Self-sustaining self-care is the level where most parent caregivers will camp out for the long-term, as we practice life-long self-care. Think of it as the open planes in between the mountain peaks and the river valleys. The journey will take us through ups and downs but the goal is always to get back to level ground and then to stay there for as long as we can.
This level of self-care often requires a larger investment of time, energy and resources, financial or otherwise. These actions can feel big and out of reach. They can feel unnecessary or superfluous because they are not necessary to sustain your physical wellness. However, they are still a valuable part of your self-care practice.
Like all forms of self-care, self-indulgent self-care strengthens the connection you have to your parachute which directly impacts the support you receive in your caregiving role. While not crucial to your survival, this level of self-care provides opportunities for restoration and connection you simply can not access any other way.
For example, a night out with the girls requires an investment of time, energy and resources. You may not NEED a night out with friends, or a cocktail, to physically show up in your caregiving role. However, spending time with friends will nurture those relationships and strengthen connections you have to those who you rely on in times of difficulty. Self-indulgent or not, a night out with friends is social self-care that plays a critical role in your ability to carry the weight of your circumstances.
Why is it important to clarify the differences between these three levels of self-care?

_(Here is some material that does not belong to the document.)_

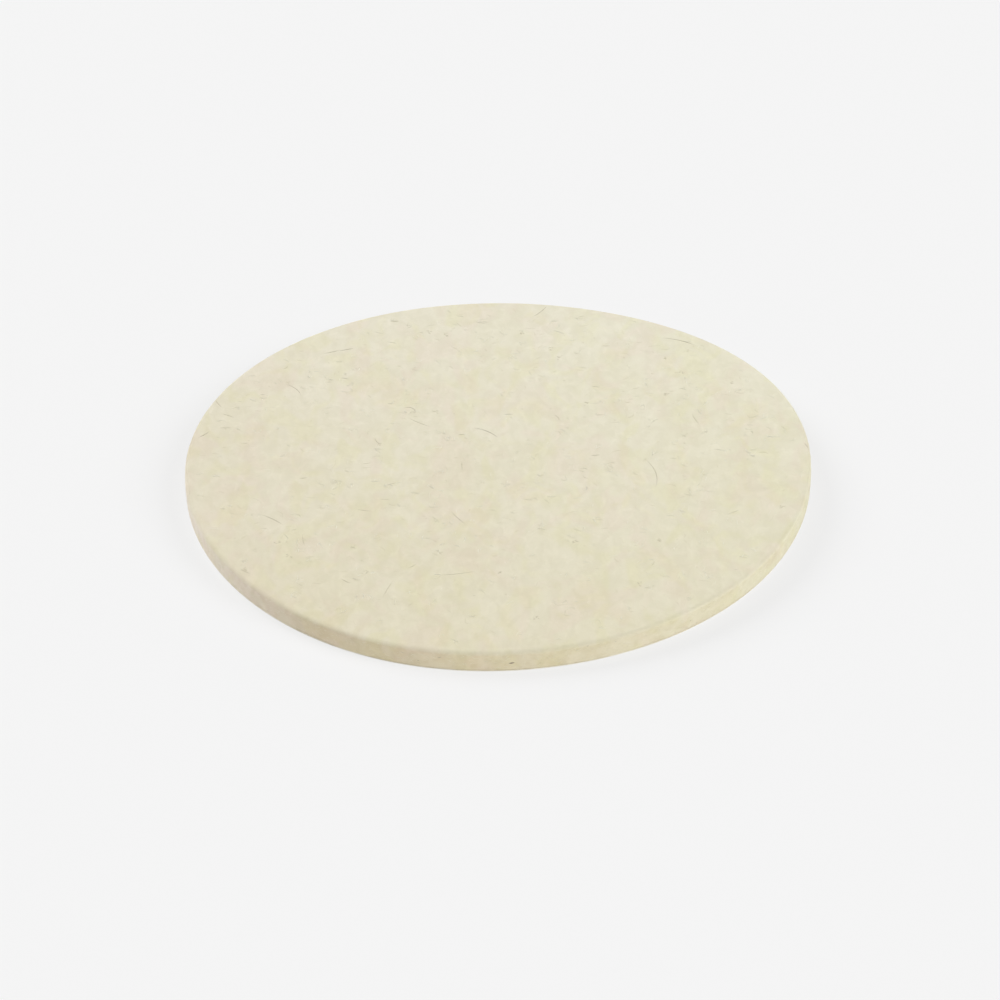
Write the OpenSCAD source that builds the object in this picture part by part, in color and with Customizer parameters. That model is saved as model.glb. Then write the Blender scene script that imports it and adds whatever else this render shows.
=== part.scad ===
// Felt polishing pad for a flat lapidary lap: a die-cut disc of pressed wool
// felt with a peel-and-stick back.
// The origin is at the centre of the underside, where the disc lies on a
// bench, and +Z points out of the polishing face. Sizes are in millimetres.

/* [Felt] */
// Diameter that the die cuts
disc_d = 152.4; // [101.6:25.4:203.2]
// Thickness of the pressed felt
felt_t = 5; // [3:0.5:8]
// Radius of the soft edge round the polishing face
face_edge_r = 0.7; // [0.2:0.1:1.2]
// Radius of the crisper edge round the glued face
glued_edge_r = 0.2; // [0.1:0.05:0.4]

/* [Peel-and-stick back] */
// Thickness of each of the two adhesive layers
adhesive_t = 0.08; // [0.05:0.01:0.15]
// Thickness of the plastic film that carries them
film_t = 0.05; // [0.02:0.01:0.1]
// Thickness of the coated paper that covers the adhesive until use
liner_t = 0.12; // [0.08:0.01:0.2]

/* [Hidden] */
$fn = 180;

disc_r = disc_d / 2;

// The layers are stacked from the bench up, each one on the last.
plate_adhesive_z = liner_t;
film_z = plate_adhesive_z + adhesive_t;
felt_adhesive_z = film_z + film_t;
felt_z = felt_adhesive_z + adhesive_t;

// Half section of a disc with a different radius on each edge
module edged_section(r, t, low_r, high_r) {
    square([r - high_r, t]);
    square([r - low_r, t / 2]);
    translate([0, low_r])
        square([r, t - low_r - high_r]);
    translate([r - low_r, low_r])
        circle(r = low_r);
    translate([r - high_r, t - high_r])
        circle(r = high_r);
}

// One layer of the back, cut by the same die as the felt
module back_layer(z, t) {
    translate([0, 0, z])
        cylinder(r = disc_r, h = t);
}

module felt_disc() {
    color("#e3dcc5")
        translate([0, 0, felt_z])
            rotate_extrude()
                edged_section(disc_r, felt_t, glued_edge_r, face_edge_r);
}

module felt_side_adhesive() {
    color("#e6d9a8")
        back_layer(felt_adhesive_z, adhesive_t);
}

module carrier_film() {
    color("#d9dfe2")
        back_layer(film_z, film_t);
}

module plate_side_adhesive() {
    color("#e6d9a8")
        back_layer(plate_adhesive_z, adhesive_t);
}

module release_liner() {
    color("#efe9dc")
        back_layer(0, liner_t);
}

felt_disc();
felt_side_adhesive();
carrier_film();
plate_side_adhesive();
release_liner();
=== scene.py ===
"""The looks of a felt polishing pad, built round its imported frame.

The pad lies face up on a pale floor and is seen from -Y. Lengths are in metres, as everywhere
in the frame, and MM turns millimetres into them.
"""

import math
import random

import bpy
import numpy as np
from mathutils import Matrix, Vector, noise


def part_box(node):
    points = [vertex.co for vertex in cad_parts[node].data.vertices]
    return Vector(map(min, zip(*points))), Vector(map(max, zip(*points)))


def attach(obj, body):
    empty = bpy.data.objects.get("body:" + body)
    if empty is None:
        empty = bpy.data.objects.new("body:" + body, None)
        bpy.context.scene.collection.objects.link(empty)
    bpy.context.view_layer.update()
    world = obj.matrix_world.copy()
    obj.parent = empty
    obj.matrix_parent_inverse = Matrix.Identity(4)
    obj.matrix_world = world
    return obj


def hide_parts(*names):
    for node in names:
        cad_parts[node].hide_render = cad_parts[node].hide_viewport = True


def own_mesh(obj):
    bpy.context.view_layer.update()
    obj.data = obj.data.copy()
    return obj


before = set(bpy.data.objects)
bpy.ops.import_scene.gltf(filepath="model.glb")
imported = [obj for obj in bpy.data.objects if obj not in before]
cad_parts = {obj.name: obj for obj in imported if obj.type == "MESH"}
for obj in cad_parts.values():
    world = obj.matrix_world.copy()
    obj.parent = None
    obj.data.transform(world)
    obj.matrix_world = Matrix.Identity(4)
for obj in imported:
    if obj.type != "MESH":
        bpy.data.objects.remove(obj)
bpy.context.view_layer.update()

MM = 0.001

# ---- Sizes, from the frame -------------------------------------------------------------------
FELT_LOW, FELT_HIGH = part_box("felt_disc")
RADIUS = FELT_HIGH.x
FACE_Z = FELT_HIGH.z
BACK_Z = FELT_LOW.z

# The pad was cut from a roll, so its ends at +X and -X curl up off the bench.
CURL = 2.7 * MM

# The pad is a little smaller than its die, and out of round. Both were fitted to the photo:
# (number of lobes, height, degrees of the first lobe)
UNDERSIZE = 0.25 * MM
LOBES = ((2, 0.20 * MM, 112), (3, 0.27 * MM, -3), (4, 0.14 * MM, 36), (5, 0.14 * MM, 30))

# The face's soft edge, and the crisper one that the die left round the glued face
FACE_EDGE = 1.0 * MM
BACK_EDGE = 0.2 * MM

# The liner is this much smaller all round, which keeps it clear of the felt as it is peeled.
LINER_INSET = 0.15 * MM

# The felt's mesh: the distance between the rings of points on its face, and the rows of points
# round its soft edge, down its cut side, round its lower edge and across its back
FACE_STEP = 0.55 * MM
EDGE_ROWS = 6
SIDE_ROWS = 9
LOWER_EDGE_ROWS = 2
BACK_ROWS = 10

# Rings of points in the thin layers of the back
LAYER_RINGS = 24
LINER_RINGS = 40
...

As a culture, we have gotten a bit off track when it comes to the definition of self-care. It has become a big and broad buzz word that is used more as a marketing tool for the health and beauty industries than as anything else. This distortion can cause real problems for parent caregivers
For example, when we consider the topic of self-care, we very often think only about those examples of self-indulgent self-care. These are the actions that require the most investment of time, energy and financial resources. For this reason, it is so easy to believe that self-indulgent self-care is beyond our reach because, often, it is out of reach in our current circumstances. Unfortunately, we tend to lump all kinds of self-care together and dismiss it as unattainable, throwing the baby out with the bathwater, so to speak.
This does such a disservice to our overall well-being!

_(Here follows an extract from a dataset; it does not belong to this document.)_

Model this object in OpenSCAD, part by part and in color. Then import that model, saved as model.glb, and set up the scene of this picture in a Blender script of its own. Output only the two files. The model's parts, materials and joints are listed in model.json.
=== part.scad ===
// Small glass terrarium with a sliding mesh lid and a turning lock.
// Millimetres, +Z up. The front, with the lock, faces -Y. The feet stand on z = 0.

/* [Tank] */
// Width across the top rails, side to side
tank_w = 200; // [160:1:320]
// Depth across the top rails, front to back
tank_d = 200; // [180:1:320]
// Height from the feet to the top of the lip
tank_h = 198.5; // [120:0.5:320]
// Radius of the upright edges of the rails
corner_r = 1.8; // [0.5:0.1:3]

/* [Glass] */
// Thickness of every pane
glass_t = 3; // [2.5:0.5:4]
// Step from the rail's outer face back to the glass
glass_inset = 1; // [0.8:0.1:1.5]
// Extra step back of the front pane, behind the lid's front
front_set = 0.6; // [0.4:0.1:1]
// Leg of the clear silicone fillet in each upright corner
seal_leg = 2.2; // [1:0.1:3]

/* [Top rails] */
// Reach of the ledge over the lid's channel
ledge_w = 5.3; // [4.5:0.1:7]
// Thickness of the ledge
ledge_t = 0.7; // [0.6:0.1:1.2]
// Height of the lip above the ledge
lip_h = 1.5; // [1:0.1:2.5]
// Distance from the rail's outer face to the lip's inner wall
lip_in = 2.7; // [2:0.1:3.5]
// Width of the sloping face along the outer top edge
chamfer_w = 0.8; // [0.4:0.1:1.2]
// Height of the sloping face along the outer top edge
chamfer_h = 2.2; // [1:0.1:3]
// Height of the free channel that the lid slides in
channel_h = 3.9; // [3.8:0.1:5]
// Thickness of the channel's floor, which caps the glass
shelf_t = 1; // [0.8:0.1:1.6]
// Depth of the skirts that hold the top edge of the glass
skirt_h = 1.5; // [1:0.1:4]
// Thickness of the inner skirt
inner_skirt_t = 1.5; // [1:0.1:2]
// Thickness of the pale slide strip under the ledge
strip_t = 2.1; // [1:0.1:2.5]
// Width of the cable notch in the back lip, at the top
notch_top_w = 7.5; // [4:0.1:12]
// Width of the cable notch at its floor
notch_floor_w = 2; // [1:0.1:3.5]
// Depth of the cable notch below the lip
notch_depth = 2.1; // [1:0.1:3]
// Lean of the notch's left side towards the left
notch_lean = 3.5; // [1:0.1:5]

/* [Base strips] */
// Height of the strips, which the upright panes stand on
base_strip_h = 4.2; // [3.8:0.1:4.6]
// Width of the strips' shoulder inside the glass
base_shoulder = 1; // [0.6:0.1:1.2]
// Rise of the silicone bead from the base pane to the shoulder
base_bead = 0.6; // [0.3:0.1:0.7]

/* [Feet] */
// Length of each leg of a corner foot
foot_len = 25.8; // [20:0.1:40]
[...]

Fortunately, when we recognize that there are actually several different levels of self-care, we can choose the one that is best suited to our current circumstances. In this way, it becomes easier to clarify which self-care action will have the positive impact we need and to be reassured that self-care will work for us too!
Under The Parachute Project™, our goal is to always to focus our self-care practice on just one self-care action at a time, until it becomes a natural part of our every day routine. Understanding the differences between these three levels of self-care helps us to more accurately evaluate where we are in our circumstances as they are today, and determine the level that is most relevant to our current needs.

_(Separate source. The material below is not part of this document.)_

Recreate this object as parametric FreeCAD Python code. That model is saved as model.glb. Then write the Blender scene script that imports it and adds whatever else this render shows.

For example, if you are currently experiencing a crisis or a difficult challenge, your chosen self-care should be of the self-preserving variety and it should be directly related to managing that challenge until the crisis is handled. If you are not currently facing a pressing challenge, you can focus on a self-care action that is self-sustaining. You should focus on an action that will provide the fuel and sustenance you need to maintain a level of well-being that sustains you over time. If you are presented with an opportunity to experience self-indulgent self-care, you should do so freely knowing that it will help to strengthen your connection to your parachute. Self-indulgent self-care should be enjoyed at any time in your caregiving journey. However, it should only become your priority when you are already feeling well sustained in your self-care practice.
Self-care at any level is a practice. Ultimately, the goal of your self-care practice is to help you to maintain a level of well-being where you feel sustained consistently and for the long-term. Your circumstances may not allow you to start there and they may not always allow you to stay there. You might find that you will fluctuate through the different levels of self-care at times. That is ok! It is not a reflection of your efforts but rather the uncertainty most parent caregivers face.
As caregivers, our circumstances are always changing and our self-care needs change with them. That is why it is so important to re-evaluate your self-care needs frequently and to consider which self-care action will best serve your well-being before you begin a new self care practice. Understanding the three levels of self-care can help to clarify which self-care action will have the greatest impact on your overall well-being in your caregiving role.
Self-Care Action Discussed in this Post:
Consider the three levels of self-care; self-preserving, self-sustaining and self-indulgent. Does separating your self-care needs and actions into these three levels of self-care help to bring clarity and focus to your personal self-care needs? What level best applies to your circumstances as they are today?